Un fatto curioso che forse in pochi sanno è che la scrittrice non aveva un buon rapporto con la scrivania: Agatha era affetta da disgrafia, un disturbo della scrittura che non le permetteva di sentirsi a suo agio nel poggiare la penna sul foglio bianco. Per questo motivo molte delle sue opere furono dettate a voce, ed il materiale autografo risultò di ardua interpretazione (tra cui alcuni quaderni che vennero alla luce nel 2004, quando sua figlia Rosalind Hicks morì). Nonostante il deficit nell’abilità motoria della scrittura, la giallista seppe regalare al mondo i prodotti di una fulgida immaginazione letteraria: Christie era molto brava ad immaginare omicidi, che costituiscono il suo punto forte. Questo viene a volte attribuito al fatto che aveva appunto studiato farmacia e che aveva informazioni pratiche e dettagliate riguardo all’avvelenamento delle persone; perciò i suoi omicidi implicano sistemi di uccisione molto pragmatici e plausibili.
Inoltre, la scrittrice era profondamente convinta della cattiveria umana e sosteneva che il male rappresentasse un’importante componente della natura umana: dietro a intrecci e depistaggi elaborati si nascondono sempre essenzialmente due moventi, quali l’avidità di denaro o l’odio.

La sua carriera di scrittrice è caratterizzata dalla sistematica esplorazione di espedienti formali e strutture narrative all’interno di un genere che aveva una serie di regole fisse e che lei seguiva in modo quasi ossessivo: deve esserci un omicidio, il caso deve essere risolto da un investigatore, devono esserci un assassino e una vittima, una serie di personaggi che potrebbero essere l’assassino, ma non lo sono, un certo numero di possibili moventi, ecc. A dimostrazione di ciò, nei libri di Agatha Christie c’è sempre ed immancabilmente un momento in cui rivelano la propria artificialità, spesso tramite riferimenti al genere o a personaggi teatrali.
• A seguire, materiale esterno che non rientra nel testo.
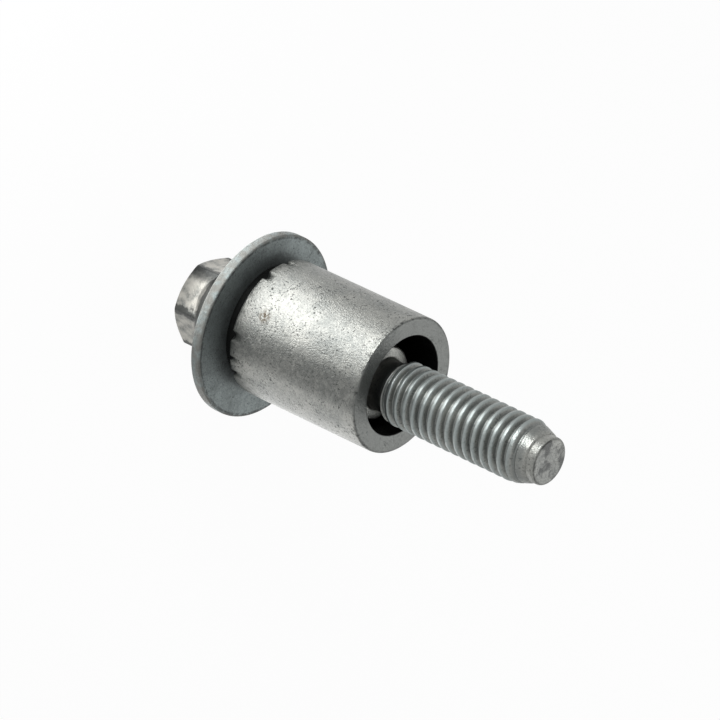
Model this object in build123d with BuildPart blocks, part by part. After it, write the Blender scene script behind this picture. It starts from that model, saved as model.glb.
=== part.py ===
from build123d import *

import os
from math import ceil, cos, radians, sin, tan

# Valve cover bolt: an M6 hex flange bolt with a loose washer and a loose spacer sleeve.
# Sizes are millimetres. The bolt stands on its head: +Z runs along the bolt's axis from
# the head's end face, where the origin is, up to the tip.

# Hexagon of the head
hex_across_flats = 7.6
hex_turn = 23.5  # angle from +X to a corner of the hexagon
hex_corner_round = 0.3
head_height = 6.9  # end face to bearing face
head_end_diameter = 7.1  # flat of the end face, inside its chamfer
head_chamfer_angle = 30

# Flange that carries the washer
flange_diameter = 12.0
flange_rim = 1.2  # straight height of the rim
flange_rim_round = 0.3
flange_bearing_chamfer = 0.3
flange_slope = 33  # angle between the flange's cone and the bolt's axis

# Shoulder and neck inside the sleeve
shoulder_diameter = 7.0
shoulder_setback = 2.35  # how far the shoulder ends inside the sleeve's mouth
shoulder_chamfer = 0.25
neck_diameter = 4.8

# Rolled thread, M6 x 1
thread_diameter = 6.0
thread_pitch = 1.0
thread_depth = 0.56
thread_flank_angle = 30
thread_run_in = 0.67  # how far the groove starts over the neck
thread_setback = 0.45  # how far the thread starts inside the sleeve's mouth
thread_start_chamfer = 0.35
groove_overcut = 0.1  # how far the cut reaches past the crests
thread_length = 16.5
thread_taper_length = 1.7  # where the crests fall away towards the tip
thread_taper_diameter = 4.8

# Pilot point beyond the thread
pilot_diameter = 4.5
pilot_length = 1.0
pilot_chamfer = 0.25

# Washer
washer_diameter = 17.45
washer_thickness = 1.05
washer_play = 0.7  # radial clearance round the shoulder
washer_edge_chamfer = 0.2
washer_shift = 0.56  # how far the loose washer lies off the bolt's axis
washer_shift_angle = 45  # angle from +X of that shift

# Spacer sleeve
sleeve_play = 1.22  # radial clearance round the shoulder
sleeve_wall = 1.73
sleeve_length = 16.1
sleeve_edge_chamfer = 0.25
sleeve_bore_chamfer = 0.12
sleeve_foot_wall = 0.86  # narrower foot that stands on the washer
sleeve_foot_height = 1.2
sleeve_shift = 0.72  # how far the loose sleeve lies off the bolt's axis
sleeve_shift_angle = 7  # angle from +X of that shift

# Nicks in the sleeve's lower edge, as notches with a right angle
nick_angles = (20, 79, 112)
nick_side = 0.5
nick_depth = 0.5  # how far a notch reaches in from the sleeve's outside

# Heights that follow from the sizes above
flange_top = head_height - flange_rim
washer_top = head_height + washer_thickness
sleeve_mouth = washer_top + sleeve_length
shoulder_top = sleeve_mouth - shoulder_setback
thread_start = sleeve_mouth - thread_setback
thread_end = thread_start + thread_length
tip = thread_end + pilot_length

# Radii and reaches that follow from the sizes above
hex_corner_radius = hex_across_flats / 2 / cos(radians(30))
chamfer_height = (hex_corner_radius - head_end_diameter / 2) * tan(radians(head_chamfer_angle))
cone_root_radius = hex_across_flats / 2 - hex_corner_round  # buried inside the hexagon
cone_height = (flange_diameter / 2 - cone_root_radius) / tan(radians(flange_slope))
groove_start = thread_start - thread_run_in
groove_root_radius = thread_diameter / 2 - thread_depth
groove_mouth_radius = thread_diameter / 2 + groove_overcut
groove_half_width = (groove_mouth_radius - groove_root_radius) * tan(radians(thread_flank_angle))
bore_radius = shoulder_diameter / 2 + sleeve_play
sleeve_radius = bore_radius + sleeve_wall

os.makedirs("parts", exist_ok=True)

# Cutter for the thread: one groove along a helix, turn by turn, which starts over the neck
# and runs out over the pilot point
groove_turns = ceil((tip - groove_start) / thread_pitch) - 1
with BuildPart() as thread_groove:
    with BuildLine() as groove_path:
        for turn in range(groove_turns):
            Helix(
                pitch=thread_pitch,
                height=thread_pitch,
                radius=groove_root_radius,
                center=(0, 0, groove_start + turn * thread_pitch),
            )
    with BuildSketch(Plane.XZ) as groove_section:
        with BuildLine():
            Polyline(
                (groove_root_radius, groove_start),
                (groove_mouth_radius, groove_start - groove_half_width),
                (groove_mouth_radius, groove_start + groove_half_width),
                close=True,
            )
        make_face()
    sweep(groove_section.sketch, path=groove_path.wire(), is_frenet=True)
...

La tendenza della Christie al manierismo e al formalismo spiega anche perché una delle scrittrici di gialli più popolari di tutti i tempi usa come personaggio principale un uomo che è il detective peggiore, e che è così visto con affetto proprio perché poco plausibile: Miss Marple, “una vecchia pettegola che mette il naso in tutto quello che la riguarda e non la riguarda”, è fondamentalmente molto più credibile di Poirot; eppure è la protagonista di appena 12 romanzi e una ventina di racconti, contro i 33 romanzi, i 51 racconti e l’opera teatrale che hanno al centro il grande investigatore. I lettori comprendono molto bene la natura artificiale e convenzionale delle trame di Christie, accettano e amano Poirot in quanto espediente formale, perché ricorda in modo quasi brechtiano la finzione alla quale sono invitati a partecipare.

“Il formalismo di Christie è un prodotto dei suoi tempi: un progetto più o meno contemporaneo al modernismo con il quale divide alcuni interessi, ma rivolto a un pubblico di massa” scrive John Lanchester, scrittore e giornalista britannico. “Il suo interesse per l’identità e la natura dei personaggi e della società è una preoccupazione modernista, espressa attraverso un mezzo deliberatamente popolare e accessibile. Nelle sue opere si mescolano ambienti in cui regnano l’ordine e profonda cattiveria, familiarità e freddezza, e alla loro base c’è la domanda più importante di tutte, la preoccupazione tipica della modernità: chi sei?”
Senza dimenticare quel pizzico di ironia che permeava le sue opere e che la conduceva ad entrare nei suoi stessi testi, e una sottile vena di ottimismo che li pervade, possiamo sicuramente dire che “il suo intento era quello di rasserenare il suo pubblico, dopo averlo attirato nel mondo del mistero, dicendogli che ragione, intelligenza e buona volontà finiranno sempre per prevalere” (dall’introduzione a Dieci piccoli indiani, Mondadori, I classici moderni, 1988, traduzione a cura di Beata Della Frattina).